Husband disputed Swartley’s valuation, arguing, among other things, that Swartley applied a capitalization rate that was too high and didn’t include a discount for lack of marketability and lack of control for both businesses.

Wife countered that Husband’s experts incorrectly assessed the marketable value of his interests by evaluating them as if he were being sold to a third party. She asserted that discounts for lack of marketability and lack of control were only considerations if an outside buyer is buying into a practice, and irrelevant when calculating the value of a present owner “buying out” the interest of another present owner.

The court found Pinto’s business valuation approach in the divorce case disconcerting, but noted his credibility was bolstered because he and Koons reached similar calculations. The court disagreed with certain foundations underlying Swartley’s analysis; specifically that he used an 11% capitalization rate which is normally attributable to a large publicly traded company. This rate resulted in a greater fair market value and the court found it would be improper to use that rate.

The second concern was that Swartley didn’t evaluate the specific community interest of both businesses. Instead, he determined the value of the second business then divided that amount by five and the first busines in half to ascertain the community property interest, which allegedly led to an inflated value. The trial court also noted that a minority interest has less value than the total interest of a company on a per-share basis, finding this distinction relevant because the parties didn’t own a controlling interest in either business.

The trial court ruled that the fair market value of the community’s interest in second business was $536,000 and their interest in the first business was $602,000, ordering Husband to pay Wife $569,000 for her half of the community interest in the two businesses.


Minority Discount in Business Valuation in a Divorce | The Ruling

Wife appealed the decision to the Arizona Court of Appeals, contending the trial court undervalued the community’s interest in the two businesses; specifically asserting the trial court applied a minority share discount in contravention of Arizona law.

The appellate court stated, pursuant to state statute, the trial court must divide community property equitably, though not necessarily in kind, and as a general principle, all marital joint property should be divided substantially equally unless sound reason exists to divide the property otherwise.

The justices also declared that no Arizona case bars a court from applying a minority share discount when valuing minority interests in a domestic relations case. The justices continued by asserting a trial court has discretion to consider whether a minority discount is appropriate, on a case by case basis, considering factors such as the minority shareholder’s degree of control, lack of marketability, and the likelihood of a sale of the minority interest in the foreseeable future.

Because a minority share discount is an attempt to take into account the difficulty of actually turning an asset into money, the appellate court believed its application may be inappropriate when underlying assumptions regarding lack of control and lack of marketability aren’t supported by the evidence.

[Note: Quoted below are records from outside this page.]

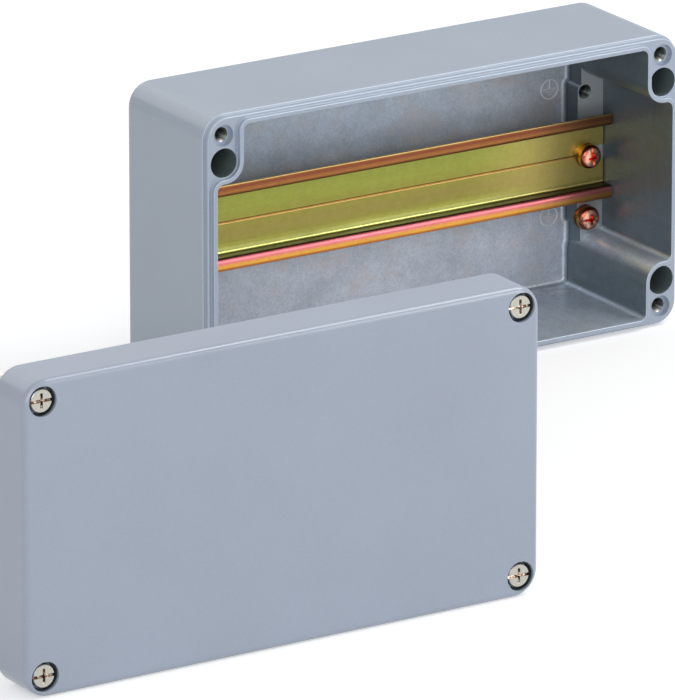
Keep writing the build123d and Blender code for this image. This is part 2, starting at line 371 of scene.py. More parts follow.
    def tint(self, colour, value, low, high):
        """Darkens and lightens a colour by a pattern, between two factors."""
        factor = self.grade(value, *NOISE_RANGE, low, high, smooth=False)
        combine = self.node("ShaderNodeCombineXYZ")
        for socket in combine.inputs:
            self.feed(socket, factor)
        return self.mix(1.0, colour, combine.outputs[0], "MULTIPLY")

    def bump(self, height, depth, under=None):
        """Relief of a depth in millimetres, over an earlier relief."""
        node = self.node("ShaderNodeBump")
        node.inputs["Strength"].default_value = 1.0
        node.inputs["Distance"].default_value = depth * MM
        self.feed(node.inputs["Height"], height)
        if under is not None:
            self.feed(node.inputs["Normal"], under)
        return node.outputs[0]


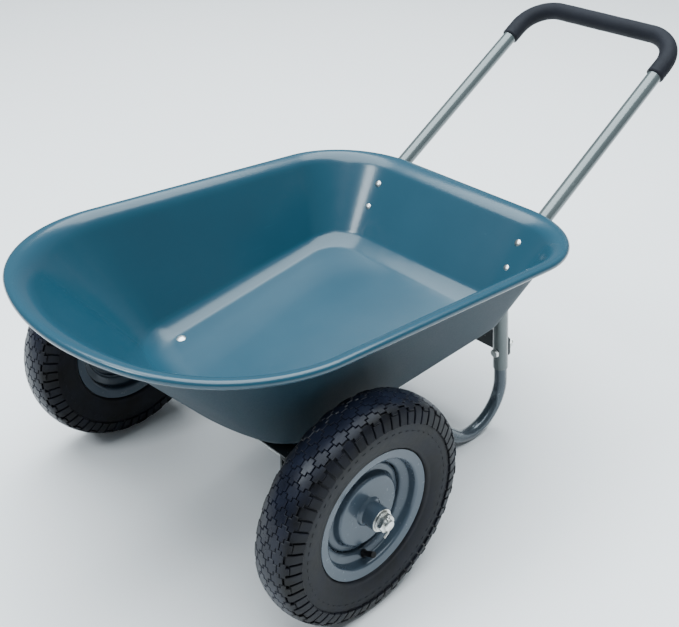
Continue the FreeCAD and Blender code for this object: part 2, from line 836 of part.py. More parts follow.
# ================================================================ assembly
pieces = {}
body = tub_body()
notch_path = bent_path([handle_point - handle_back * 60.0, handle_point + handle_back * 60.0], [])
for notch in both_sides(rod_along(notch_path, handle_tube_radius + 0.4)):
    body = body.cut(notch)
pieces["handle_tube"] = handle_tube()
pieces["foam_grip"] = foam_grip()
pieces["left_frame_tube"] = left_frame_tube()
pieces["right_frame_tube"] = mirrored(pieces["left_frame_tube"])
pieces["frame_end_caps"] = group(both_sides(left_end_cap()))
pieces["rear_strap"] = rear_strap()
pieces["front_strap"] = front_strap()
pieces["floor_spacers"] = floor_spacers()
pieces["left_axle_bracket"] = left_axle_bracket()
pieces["right_axle_bracket"] = mirrored(pieces["left_axle_bracket"])

# The upper wall bolts pass through the bend, so the washers there are thick
# ones, hollowed like saddles to the tube's back.
wall_grip = tub_wall + 2 * handle_tube_radius
floor_grip = tub_wall + front_strap_thickness + 2 * frame_tube_radius
leg_grip = 2 * handle_tube_radius + rear_strap_thickness
bracket_grip = 2 * (frame_tube_radius + bracket_gap + bracket_sheet)
stacks = {
    "wall": (wall_bolt_seats(), carriage_bolt(m6, wall_grip + 12.0), wall_grip, m6, 7.0,
             [washer_thickness] * 2 + [saddle_thickness] * 2),
    "floor": (floor_bolt_seats(), carriage_bolt(m8, floor_grip + 11.0), floor_grip, m8, 8.5,
              [washer_thickness] * 2),
    "leg": (leg_bolt_seats(), hex_bolt(m8, leg_grip + 13.0), leg_grip, m8, 8.5,
            [washer_thickness] * 2),
    "bracket": (bracket_bolt_seats(), hex_bolt(m8, bracket_grip + 11.0), bracket_grip, m8, 8.5,
                [washer_thickness] * 2)}
for place, stack in stacks.items():
    bolts, washers, nuts = bolt_stack(*stack)
    pieces[place + "_bolts"] = bolts
    pieces[place + "_washers"] = washers
    pieces[place + "_nuts"] = nuts
flat_washers, saddles = pieces["wall_washers"].Solids[:2], pieces["wall_washers"].Solids[2:]
filled_handle = rod_along(handle_path(), handle_tube_radius)
pieces["wall_washers"] = group(flat_washers + [saddle.cut(filled_handle) for saddle in saddles])
pieces["tub"] = body.cut(pieces["wall_bolts"]).cut(pieces["floor_bolts"])

pieces["axle"] = axle()
pieces["axle_nuts"] = axle_nuts()
pieces["axle_washers"] = axle_washers()
pieces["cotter_pins"] = cotter_pins()
pieces["axle_spacers"] = axle_spacers()
pieces["hub_spacers"] = hub_spacers()

wheel_makers = {
    "tyre": tyre, "inner_tube": inner_tube, "wheel_rim": wheel_rim, "wheel_disc": wheel_disc,
    "hub_tube": hub_tube, "hub_weld": weld_bead, "valve_stem": valve_stem, "valve_cap": valve_cap,
    "bearing_outer_rings": lambda: group(bearing_outer_rings()),
    "bearing_inner_rings": lambda: group(bearing_inner_rings()),
    "bearing_balls": lambda: group(bearing_balls())}
for name, make in wheel_makers.items():
    left = on_wheel(make())
    pieces["left_" + name] = left
    pieces["right_" + name] = mirrored(left)

back_end = pieces["foam_grip"].optimalBoundingBox().XMin
front_end = pieces["tub"].optimalBoundingBox().XMax
axle_x = -(back_end + front_end) / 2
os.makedirs("parts", exist_ok=True)
for name, shape in pieces.items():
    shape.translated(V(axle_x, 0, 0)).exportStep("parts/" + name + ".step")
    solids = shape.Solids
    print(f"{name:28s} {len(solids):3d} solids {shape.Volume / 1000:9.1f} cm3 valid {shape.isValid()}")
print("axle_x", round(axle_x, 3), "length", round(front_end - back_end, 1))
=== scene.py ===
# %% [markdown]
# A garden cart, piece by piece: a moulded tub, a bent-tube frame with a loop
# handle, and two pneumatic wheels. The engineering model is loaded first as a
# fixed frame, and every visible piece is then placed from that frame's boxes.
# All sizes below are in millimetres, turned to metres by MM, because that is
# how a maker would measure the cart.

# %% Load the frame
import json
import math

import bmesh
import bpy
from mathutils import Matrix, Vector, noise

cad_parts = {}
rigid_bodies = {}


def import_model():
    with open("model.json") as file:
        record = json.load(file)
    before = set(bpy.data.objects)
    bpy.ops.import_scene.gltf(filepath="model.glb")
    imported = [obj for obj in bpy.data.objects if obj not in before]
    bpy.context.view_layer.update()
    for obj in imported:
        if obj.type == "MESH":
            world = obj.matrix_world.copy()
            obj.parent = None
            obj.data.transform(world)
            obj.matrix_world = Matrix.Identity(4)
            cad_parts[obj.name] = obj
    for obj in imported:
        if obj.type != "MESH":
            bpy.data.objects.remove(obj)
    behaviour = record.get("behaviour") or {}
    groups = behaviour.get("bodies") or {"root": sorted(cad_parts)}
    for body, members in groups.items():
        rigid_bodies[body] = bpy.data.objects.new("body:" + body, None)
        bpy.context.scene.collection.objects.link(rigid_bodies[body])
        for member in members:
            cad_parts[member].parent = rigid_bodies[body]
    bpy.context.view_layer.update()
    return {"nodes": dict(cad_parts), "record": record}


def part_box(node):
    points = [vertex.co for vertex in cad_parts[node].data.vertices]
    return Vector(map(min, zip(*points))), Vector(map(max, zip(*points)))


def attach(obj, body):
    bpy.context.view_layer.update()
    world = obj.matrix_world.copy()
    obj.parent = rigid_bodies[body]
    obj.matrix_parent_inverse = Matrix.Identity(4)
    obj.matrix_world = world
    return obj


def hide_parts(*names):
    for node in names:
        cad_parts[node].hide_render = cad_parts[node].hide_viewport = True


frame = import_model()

MM = 0.001
NODES = frame["nodes"]
axle_low, axle_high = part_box("axle")
AXLE = (axle_low + axle_high) / 2
print("axle centre", [round(value, 4) for value in AXLE], "nodes", len(NODES))

# %% [markdown]
# Every new piece goes through the same last steps: turn a bmesh into an
# object, give it its material, say which body it rides on and hide the
# engineering node it stands for.
# One helper does that, so that no piece can miss a step.

# %% Finish a piece
made = []


def finish_piece(name, mesh_data, body, slot, material, *stands_for):
    """Make an object from a bmesh, and ride and replace in one place. slot is not used."""
    mesh = bpy.data.meshes.new(name)
    mesh_data.to_mesh(mesh)
    mesh_data.free()
    piece = bpy.data.objects.new(name, mesh)
    bpy.context.scene.collection.objects.link(piece)
    piece.data.materials.append(material)
    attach(piece, body)
    if stands_for:
        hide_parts(*stands_for)
    made.append(name)
    print(f"{name}: {len(mesh.polygons)} faces on {body}")
    return piece


def mark_creases(bm, degrees):
    """Shade smooth, but keep edges sharper than this angle crisp."""
    limit = math.radians(degrees)
    for face in bm.faces:
        face.smooth = True
    for edge in bm.edges:
        edge.smooth = edge.calc_face_angle(0.0) < limit


# %% [markdown]
# Shader maths reads best as arithmetic. A small class wraps one output socket
# and turns +, - and * into Math nodes, in both orders, so that 1 - mask works.
# Everything else is added by one method, which takes the node's type, its
# settings and what goes into its sockets.

# %% Shader helpers
class Value:
    """One output socket that can be used in an expression."""

    def __init__(self, graph, socket):
        self.graph = graph
        self.socket = socket

    def _math(self, operation, first, second):
        settings = {"operation": operation}
        return self.graph.add("Math", settings, {0: first, 1: second})

    def __add__(self, other):
        return self._math("ADD", self, other)

    def __sub__(self, other):
        return self._math("SUBTRACT", self, other)

    def __rsub__(self, other):
        return self._math("SUBTRACT", other, self)

    def __mul__(self, other):
        return self._math("MULTIPLY", self, other)

    __radd__ = __add__
    __rmul__ = __mul__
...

When the appellate court applied these principles to the first business, the trial court’s valuation was not supported by the evidence. Husband owned a 50% membership interest in the first business, equal to that of the only other member of the limited liability company. The record reflected that Husband held significant power regarding financial decisions, as evidenced by his decision to convert half of his salary to distributions as a tax saving strategy.

Although Husband testified he was not able to modify the terms of the first businesses’ rent, which were fixed by contract, the record does not otherwise reflect any substantial limitations on his joint control of that business as a 50% member.

Further, Husband presented no evidence he had any plans to sell his interest in the business. Thus, for the first business, the appellate court ruled that the underlying assumptions justifying the application of a minority share discount were not supported by the record and the trial court abused its discretion by valuing the first business at $602,000.00.

This figure was substantially below not only Schwartley’s valuation of $1,617,000.00, but also Koons’ $830,000.00 (not applying a minority share discount), and even below his $620,000.00 valuation which did apply the discount.

Accordingly, the appellate court vacated the ruling as to WME and remanded for a revaluation and equitable distribution of the community’s interest in the first business. In respect to the second business, Husband again did not testify regarding any intent to sell his interest in the business.

However, he only owned a 20% share in the second business and Wife had not cited, nor had the court’s review of the record revealed, any basis for concluding that Husband’s control over the second business was not substantially limited by the holder of the 80% interest. Therefore, because the trial court’s application of a minority share discount and corresponding valuation of the second at $536,000.00 is supported by the record, the appellate court discerned no abuse of discretion.

Several important points of information can be concluded from these proceedings. Firstly, a trial court has the discretion to decide if a minority discount is appropriate on a case by case basis depending on the relevant factors. Also, when the court determines the value of a business asset, it must do so in accordance with the valuations given by experts in the case and other evidence provided.